We Are Normal, Cha Cha Chaaa

The dance 'We Are Normal, Cha Cha Chaaa' is such a whirl of motion, bursting with youthful exhilaration, that it suggests nothing so much as five girls hard at play on a long summer's day

Arts Review

We Are Normal, Cha Cha Chaaa

Clear Springs Studio, through Oct. 14

Running time: 45 min

Girls just want to have fun.

Cyndi Lauper's observation of old still holds true, or so it appears in the latest production from Yellow Tape Construction Company. For three-quarters of an hour, the five women who constitute the cast of from We Are Normal, Cha Cha Chaaa run, jump, skip, caper, chase one another in and out of doors, fall into one another's arms, roll on the floor, throw themselves against walls, and play with feathers (lots of feathers) for what looks to be the sheer pleasure of it. They throw themselves into these activities and pretty much everything else they do with an energetic abandon, and the expressions on their faces radiate an undiluted exhilaration of the kind we see in children. Indeed, for this viewer, the dance suggests nothing so much as five kids hard at play on a long summer's day. When one dancer runs full tilt across the studio floor, then stops just inches from the audience members ringing the space and stares briefly into the distance, we can't tell what she sees, but we can recognize in her gaze the pure wonder of an innocent person discovering something astonishing in the world. When another glances over a shoulder at a companion before she slumps backward, forcing a companion to catch her, we catch the familiar smirk of a kid playing a prank on a friend. When one dancer sits outside the studio, her face pressed against the glass of a door, watching the rest in a group on the inside, we see the utterly inconsolable loneliness of the youngster left out of the crowd.

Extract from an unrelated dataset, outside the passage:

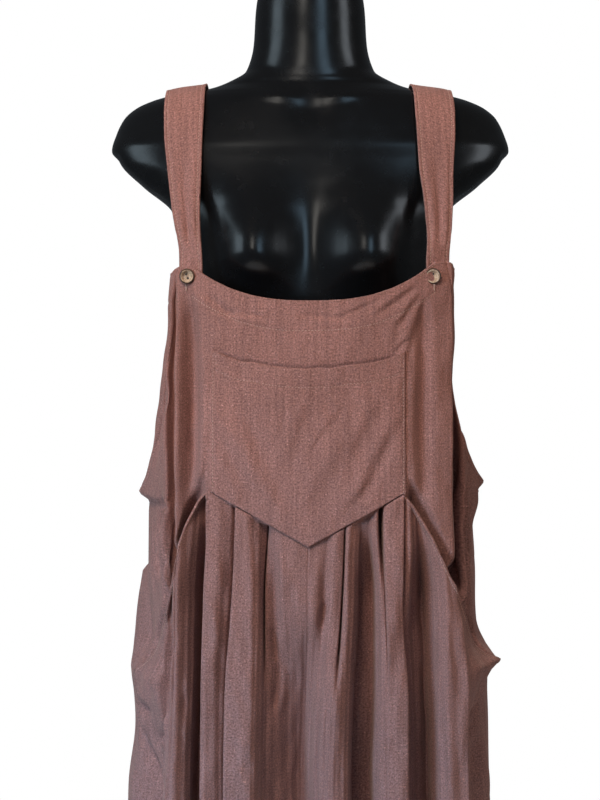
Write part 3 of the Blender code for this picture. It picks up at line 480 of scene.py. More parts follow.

That tension between who's in and who's out figures prominently in the early part of the dance, with four of the women – Lisa Del Rosario, Vidya Ramirez-Wheeler, Holly Wissmann, and the show's choreographer, Amanda Butterfield – moving together as a group and the fifth, Melissa Ann Rentrop, observing them from a distance, then tentatively seeking a place among them. In places, We Are Normal, Cha Cha Chaaa seems to focus on rituals of acceptance, those rites of initiation that we're sometimes required to pass before we can be considered one of the gang, in the community, normal. Because feeling excluded can be so emotionally trying, and never more so than when one is young, we're willing to put up with those tests to be included, and Rentrop's face all but bleeds with anxiety and a determination to be accepted. Eventually, her character is, and the dance moves on to explore some of the dynamics within a group: who leads, who follows, who plays with whom, who teases whom, who teams with whom to tease whom. And as we can all recall from experience, such dynamics are often colored by the rites of initiation and how they played out.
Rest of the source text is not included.